What are the chances that such meetings will produce a final status agreement in 2009? None. Despite the pressures for progress after Annapolis, little progress was made in 2008, and if anything conditions are worse now.
Instead, Abrams suggests a return "to the realistic assessments and policies that marked Bush’s first term":
In practice, this suggests an intense concentration on building Palestinian institutions in the West Bank.
There is much to build on, with security force improvements well under way, the economy in decent shape, and a reliable and trustworthy leader in Prime Minister Fayyad. Neither the United States nor Israel has done nearly as much as it can to promote progress on the ground, allowing Palestinians in the West Bank freer movement and helping create more jobs and a better standard of living. After the Gaza war, Israel appears prepared to do more, and should be asked to do so; Israel has a strategic interest in the success of the Palestinian Authority in the West Bank and of moderate forces in Palestinian society more generally. Arab states should be pressured intensely to provide the funds needed to meet the PA payroll and undertake sensible investment projects, for example in housing and agriculture. The United States and the Quartet should take some time away from endless meetings and speeches and resolutions calling for immediate negotiations over final status issues, and turn instead to making real life in the West Bank better and more secure. If there is ever to be a Palestinian state, it will be the product of such activities, not of formulaic pronouncements about the need for Palestinian statehood now.
And he even wonders whether statehood is "the best and most sensible goal for Palestinians":
When I served under Secretary of State George Shultz in the Reagan administration, we were expressly opposed to that outcome and favored some links to Egypt and Jordan. On security and economic grounds, such links are no less reasonable now; indeed, given Hamas control of Gaza and the Iranian threat to moderate Arab states as well as to Israel, they may be even more compelling. As we’ve seen, President Bush in 2002 stated that the Palestinians should "reach agreement with Israel and Egypt and Jordan on security and other arrangements for independence."

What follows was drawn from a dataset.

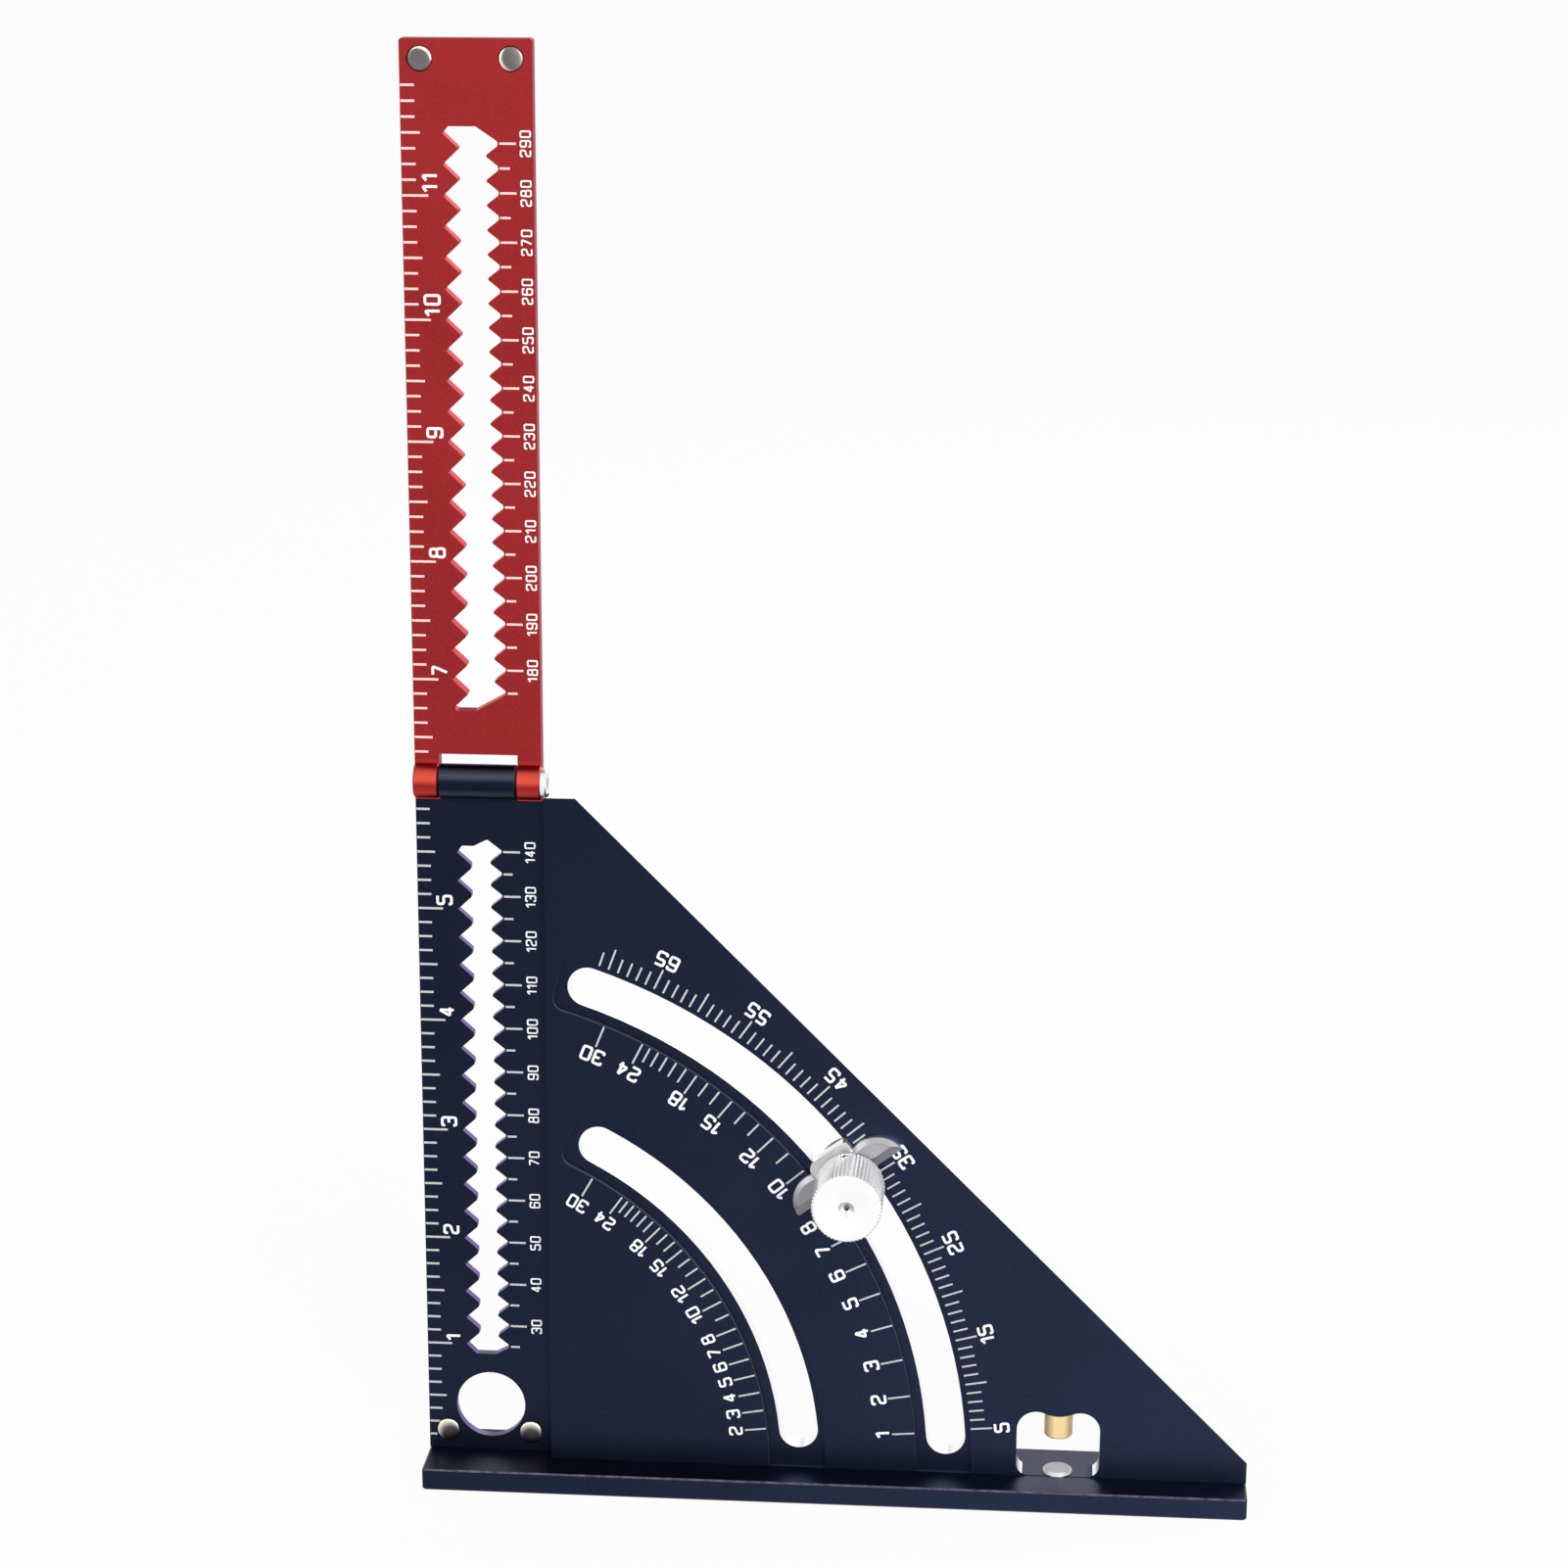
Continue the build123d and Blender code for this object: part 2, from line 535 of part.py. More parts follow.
def angle_stop():
    """Winged stop: index edges at both sides, key in the pocket, guide in the slot."""
    top = STOP_LIFT + STOP_THICKNESS
    key_bottom = TONGUE_FLOOR_GAP - POCKET_DEPTH
    stop = tower(tongue_outline(), key_bottom, top)
    stop += rod(HUB_RADIUS, STOP_LIFT, top)
    stop += wing()
    stop += mirror(wing(), Plane.YZ)
    stop += rod(OUTER_SLOT_WIDTH / 2 - GUIDE_GAP, -GUIDE_DEPTH, STOP_LIFT)
    stop -= rod(STUD_RADIUS + RUNNING_FIT, -GUIDE_DEPTH, top)
    return stop_place() * stop


def grub_axis(distance):
    """Frame at a distance from the knob's axis, its Z pointing outwards along the grub."""
    turn = math.radians(GRUB_ANGLE)
    outwards = (math.cos(turn), math.sin(turn), 0)
    height = KNOB_BASE + GRUB_HEIGHT
    origin = (outwards[0] * distance, outwards[1] * distance, height)
    return Plane(origin, x_dir=(0, 0, 1), z_dir=outwards).location


def thumb_knob():
    """Turned knob: blind bore for the stud, tapped side hole, centre mark in its face."""
    knob = rod(KNOB_RADIUS, KNOB_BASE, KNOB_FACE)
    knob = chamfer(knob.edges().filter_by(GeomType.CIRCLE), KNOB_EDGE)
    knob -= rod(STUD_RADIUS + THREAD_FIT, KNOB_BASE, KNOB_BASE + STUD_IN_KNOB)
    knob -= grub_axis(0) * rod(GRUB_RADIUS + THREAD_FIT, STUD_RADIUS, KNOB_RADIUS)
    mark = Cone(0, KNOB_CENTRE_RADIUS, KNOB_CENTRE_DEPTH)
    knob -= Pos(0, 0, KNOB_FACE - KNOB_CENTRE_DEPTH / 2) * mark
    knob -= rod(KNOB_PILOT_RADIUS, KNOB_FACE - KNOB_PILOT_DEPTH, KNOB_FACE)
    return stop_place() * knob


def knob_grub_screw():
    """Set screw that holds the knob on the stud, with a drive hole in its outer end."""
    outer_end = KNOB_RADIUS - GRUB_INSET
    screw = rod(GRUB_RADIUS, STUD_RADIUS, outer_end)
    screw -= rod(GRUB_DIMPLE_RADIUS, outer_end - GRUB_DIMPLE_DEPTH, outer_end)
    return stop_place() * grub_axis(0) * screw


def clamp_stud():
    """Stud from inside the knob, through the stop, to the back of the clamp disc."""
    return stop_place() * rod(STUD_RADIUS, STUD_END_INSET - DISC_BACK, KNOB_BASE + STUD_IN_KNOB)


def clamp_disc():
    """Disc behind the plate, its flatted boss in the slot, tapped for the stud."""
    disc = rod(DISC_RADIUS, -DISC_BACK, -DISC_FRONT)
    disc = chamfer(disc.faces().sort_by(Axis.Z)[0].edges(), DISC_EDGE)
    boss_width = OUTER_SLOT_WIDTH - 2 * GUIDE_GAP
    flats = Circle(DISC_BOSS_RADIUS) & Rectangle(boss_width, 2 * DISC_BOSS_RADIUS)
    disc += tower(flats, -DISC_FRONT, DISC_BOSS_LENGTH - DISC_FRONT)
    disc -= rod(STUD_RADIUS + RUNNING_FIT, -DISC_BACK, DISC_BOSS_LENGTH - DISC_FRONT)
    return stop_place() * disc


# --- pieces in the window ---------------------------------------------------------
def brass_stud():
    """Brass stud under the window's roof, its head shaped to the roof, its shank in it."""
    head = rod(BRASS_RADIUS, BRASS_BOTTOM, DIP_HEIGHT + BRASS_RADIUS)
    head = chamfer(head.faces().sort_by(Axis.Z)[0].edges(), BRASS_EDGE)
    head = Pos(WINDOW_X, PLATE_MIDDLE, 0) * head
    roof = Pos(0, -BRASS_SEAT_GAP) * window_outline()
    head &= slab(roof, BRASS_SEAT_GAP, PLATE_THICKNESS - BRASS_SEAT_GAP)
    shank = rod(SHANK_RADIUS, BRASS_BOTTOM + BRASS_EDGE, DIP_HEIGHT + SHANK_LENGTH)
    return head + Pos(WINDOW_X, PLATE_MIDDLE, 0) * shank


def steel_button():
    """Low steel button set in the fence under the brass stud."""
    button = rod(BUTTON_RADIUS, -BUTTON_SUNK, WINDOW_FLOOR + BUTTON_RISE)
    button = chamfer(button.faces().sort_by(Axis.Z)[-1].edges(), BUTTON_EDGE)
    return Pos(WINDOW_X, PLATE_MIDDLE, 0) * button


def all_pieces():
    """Every separate piece by its name, in the working frame."""
    body_left, body_right = magnet_seats(MAGNET_HEIGHT)
    blade_left, blade_right = magnet_seats(BLADE_MAGNET_HEIGHT)
    return {
        "square_body": square_body(),
        "fold_blade": fold_blade(),
        "hinge_screw": hinge_screw(),
        "body_magnet_left": magnet(body_left),
        "body_magnet_right": magnet(body_right),
        "blade_magnet_left": magnet(blade_left),
        "blade_magnet_right": magnet(blade_right),
        "angle_stop": angle_stop(),
        "thumb_knob": thumb_knob(),
        "knob_grub_screw": knob_grub_screw(),
        "clamp_stud": clamp_stud(),
        "clamp_disc": clamp_disc(),
        "brass_stud": brass_stud(),
        "steel_button": steel_button(),
    }


os.makedirs("parts", exist_ok=True)
for name, piece in all_pieces().items():
    export_step(ORIGIN * piece, f"parts/{name}.step")
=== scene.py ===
import logging
import math
from collections.abc import Callable
from dataclasses import dataclass, field, replace
from enum import Enum

import bmesh
import bpy
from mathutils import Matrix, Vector


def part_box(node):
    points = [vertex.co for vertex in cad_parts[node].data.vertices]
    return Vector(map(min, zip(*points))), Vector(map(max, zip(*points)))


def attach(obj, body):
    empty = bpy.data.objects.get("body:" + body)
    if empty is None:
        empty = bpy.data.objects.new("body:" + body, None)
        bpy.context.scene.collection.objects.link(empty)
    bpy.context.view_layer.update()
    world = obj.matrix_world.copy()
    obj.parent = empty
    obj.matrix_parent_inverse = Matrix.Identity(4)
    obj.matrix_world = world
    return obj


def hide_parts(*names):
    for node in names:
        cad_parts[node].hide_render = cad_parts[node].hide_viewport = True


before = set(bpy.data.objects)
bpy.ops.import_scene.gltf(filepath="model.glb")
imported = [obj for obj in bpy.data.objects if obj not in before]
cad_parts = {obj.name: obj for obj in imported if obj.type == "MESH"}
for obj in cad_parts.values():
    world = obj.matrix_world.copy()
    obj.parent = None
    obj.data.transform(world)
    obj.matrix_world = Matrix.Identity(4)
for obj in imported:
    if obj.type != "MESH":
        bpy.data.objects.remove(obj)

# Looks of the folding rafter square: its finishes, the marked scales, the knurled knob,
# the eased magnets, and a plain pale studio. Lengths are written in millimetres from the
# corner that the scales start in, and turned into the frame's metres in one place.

LOG = logging.getLogger("rafter_square")

Flat = tuple[float, float]
Place = tuple[float, float, float]
Radii = tuple[float, float, float]
Colour = tuple[float, float, float]
Stops = tuple[tuple[float, Colour], ...]
Face = tuple[int, ...]

MM = 0.001
INCH = 25.4

# The corner that the scales start in, in the shared frame and in millimetres.
RULING_EDGE = -91.7
PLATE_FRONT = -3.0
FENCE_TOP = 5.0

# Depths of the two marked faces behind the plate's front.
PLATE_FACE = 0.0
STRIP_FACE = 3.8

WHITE = (1.0, 1.0, 1.0, 1.0)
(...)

Now, even the mention of Egyptian and Jordanian involvement will evoke loud protests, not least in Amman and Ramallah, and perhaps U.S. policymakers should think but not speak about such an outcome. There are many and varied possible relationships between a Palestinian entity in the West Bank and the Hashemite monarchy, and if none can be embraced today, none should be discarded either. One Arab statesman told me when I asked him about a Jordanian role that there "must absolutely be an independent Palestinian state in the West Bank–if only for 15 minutes," and then they could decide on some form of federation or at least a Jordanian security role for the area. If the greatest Israeli, Jordanian, and Egyptian fears are of terrorism, disorder, and Iranian inroads in a Palestinian West Bank state, a Jordanian role is a practical means of addressing those fears.